Despite years of research, scientists have yet to realize the dream of usable nuclear fusion — but at least many still believe they’ll eventually succeed.
Not so for cold fusion, a hypothetical energy source that would occur at room temperature.
On Monday, Google shared the disheartening results of a multi-year, multi-million dollar research project into the phenomenon in the journal Nature — and, though the project wasn’t a total defeat, the new research all but kills the hope that cold fusion could one day power our world.
Nuclear fusion occurs when two atomic nuclei merge into one, an event that produces a tremendous amount of energy. It’s the process that powers our Sun and many other stars, and if we could find a way to harness it, fusion could provide us with a near-limitless supply of clean energy.

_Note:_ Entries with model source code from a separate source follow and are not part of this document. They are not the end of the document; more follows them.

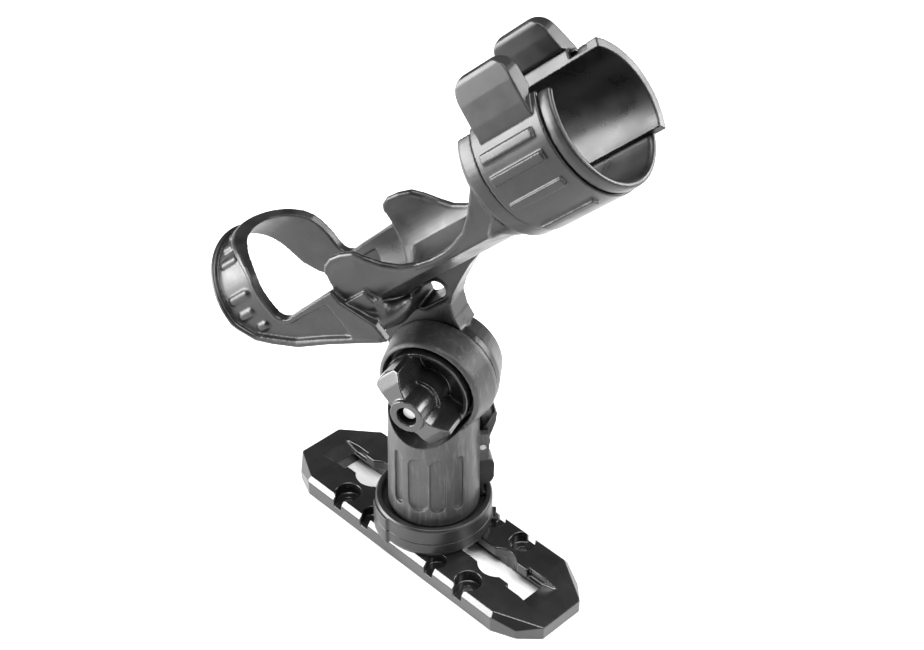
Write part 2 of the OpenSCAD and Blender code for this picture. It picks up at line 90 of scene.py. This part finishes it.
def plastic(name, colour, rough, grain_mm=0.5, grain=0.25, patch_mm=9.0, patch=0.18, specular=0.5,
            streak=0.0, coat=0.0, wavy=0.3):
    """Moulded plastic: fine grain, slow changes in colour, roughness and height, and streaks if asked for."""
    mat = bpy.data.materials.new(name)
    mat.use_nodes = True
    nodes, links = mat.node_tree.nodes, mat.node_tree.links
    bsdf = nodes["Principled BSDF"]
    coord = nodes.new("ShaderNodeTexCoord").outputs["Object"]

    def noise(size_mm, detail=3.0, stretch=None, rough_detail=0.5):
        tex = nodes.new("ShaderNodeTexNoise")
        tex.inputs["Scale"].default_value = 1.0 / (size_mm * MM)
        tex.inputs["Detail"].default_value = detail
        tex.inputs["Roughness"].default_value = rough_detail
        source = coord
        if stretch:
            mapping = nodes.new("ShaderNodeMapping")
            mapping.inputs["Scale"].default_value = stretch
            links.new(coord, mapping.inputs["Vector"])
            source = mapping.outputs["Vector"]
        links.new(source, tex.inputs["Vector"])
        return tex.outputs["Fac"]

    def ramp(value, low, high, out_low, out_high):
        rng = nodes.new("ShaderNodeMapRange")
        for key, v in (("From Min", low), ("From Max", high), ("To Min", out_low), ("To Max", out_high)):
            rng.inputs[key].default_value = v
        links.new(value, rng.inputs["Value"])
        return rng.outputs["Result"]

    slow = noise(patch_mm, 4.0)
    fine = noise(grain_mm, 2.0)
    shade = nodes.new("ShaderNodeMix")
    shade.data_type = "RGBA"
    shade.inputs["A"].default_value = [c * (1 - patch) for c in colour] + [1]
    shade.inputs["B"].default_value = [min(1, c * (1 + patch) + 0.004) for c in colour] + [1]
    links.new(ramp(slow, 0.35, 0.65, 0, 1), shade.inputs["Factor"])
    shown = shade.outputs["Result"]
    if streak:
        flow = noise(2.4, 6.0, stretch=(1.0, 1.0, 0.16), rough_detail=0.65)
        light = nodes.new("ShaderNodeMix")
        light.data_type = "RGBA"
        light.inputs["B"].default_value = [min(1, c + streak) for c in colour] + [1]
        links.new(ramp(flow, 0.52, 0.72, 0, 1), light.inputs["Factor"])
        links.new(shown, light.inputs["A"])
        shown = light.outputs["Result"]
    links.new(shown, bsdf.inputs["Base Color"])
    links.new(ramp(slow, 0.3, 0.7, rough - 0.3 * patch, rough + 0.35 * patch), bsdf.inputs["Roughness"])
    socket(bsdf, "Specular IOR Level", "Specular").default_value = specular
    if coat:
        socket(bsdf, "Coat Weight", "Clearcoat").default_value = coat
        socket(bsdf, "Coat Roughness", "Clearcoat Roughness").default_value = 0.12
    wave = nodes.new("ShaderNodeBump")
    wave.inputs["Strength"].default_value = wavy
    wave.inputs["Distance"].default_value = 0.12 * MM
    links.new(slow, wave.inputs["Height"])
    bump = nodes.new("ShaderNodeBump")
    bump.inputs["Strength"].default_value = grain
    bump.inputs["Distance"].default_value = 0.06 * MM
    links.new(fine, bump.inputs["Height"])
    links.new(wave.outputs["Normal"], bump.inputs["Normal"])
    links.new(bump.outputs["Normal"], bsdf.inputs["Normal"])
    return mat


def metal(name, colour, rough):
    """Metal with a fine grain and faint patches."""
    mat = plastic(name, colour, rough, grain_mm=0.3, grain=0.15, patch_mm=3.0, patch=0.08)
    mat.node_tree.nodes["Principled BSDF"].inputs["Metallic"].default_value = 1.0
    return mat


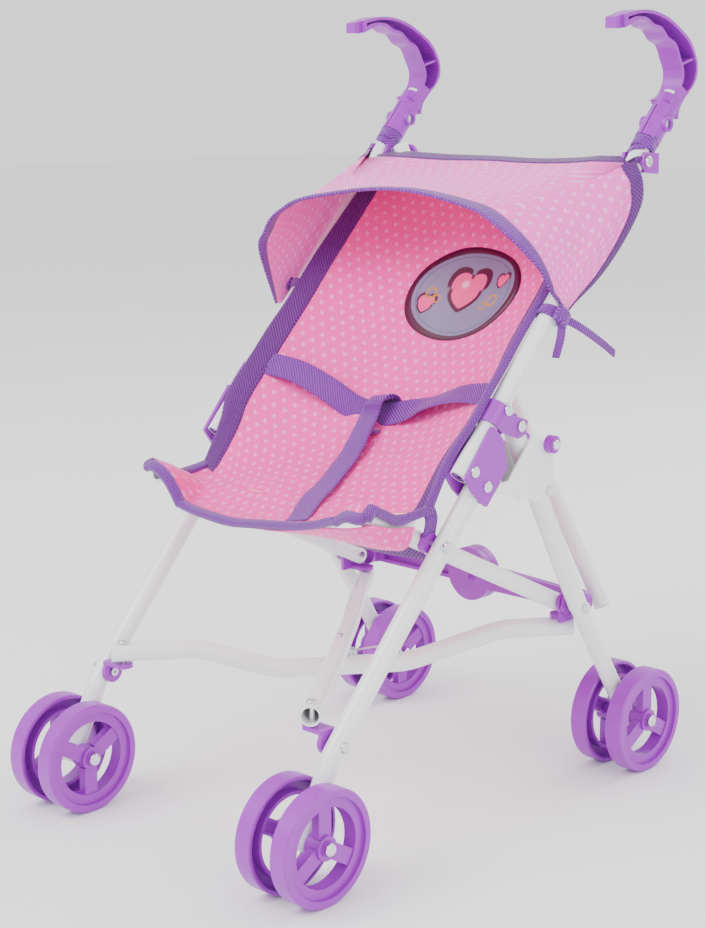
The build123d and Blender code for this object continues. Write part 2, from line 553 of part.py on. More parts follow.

The problem is that fusion has thus far proven impossible to replicate in a stable way here on Earth without expending more energy than the process produces.
As enticing as nuclear fusion is, cold fusion would be an even bigger boon for researchers, because it would allow us to harness the power of fusion under safer and cheaper conditions. And in 1989, a pair of scientists claimed they’d successfully induced cold fusion, giving hope that the alluring form of energy was within humanity’s grasp.
Unfortunately, their research was soon debunked.
Still, the dream of cold fusion lived on. And in 2015, Google decided the phenomenon deserved a rigorous investigation.
To that end, the company awarded $10 million in funding to about 30 researchers in labs across the globe, asking them to revisit three proposed experiments for cold fusion.
Those researchers published a dozen individual papers in the years since, but Monday’s Nature piece sums up the findings of Google’s investigation into cold fusion: there’s “no evidence whatsoever” the phenomenon exists.
That news may be disheartening, but as noted by a Nature Editorial, Google’s investment wasn’t for naught.
“The project has produced materials, tools and insights — such as calorimeters that operate reliably under extreme conditions, and techniques for producing and characterizing highly hydrided metals — that could benefit other areas of energy and fusion research,” the piece reads. “But whether the spin-off benefits alone justify continued efforts and investment in pursuit of a probable pipe dream is another matter. Opinions are split.”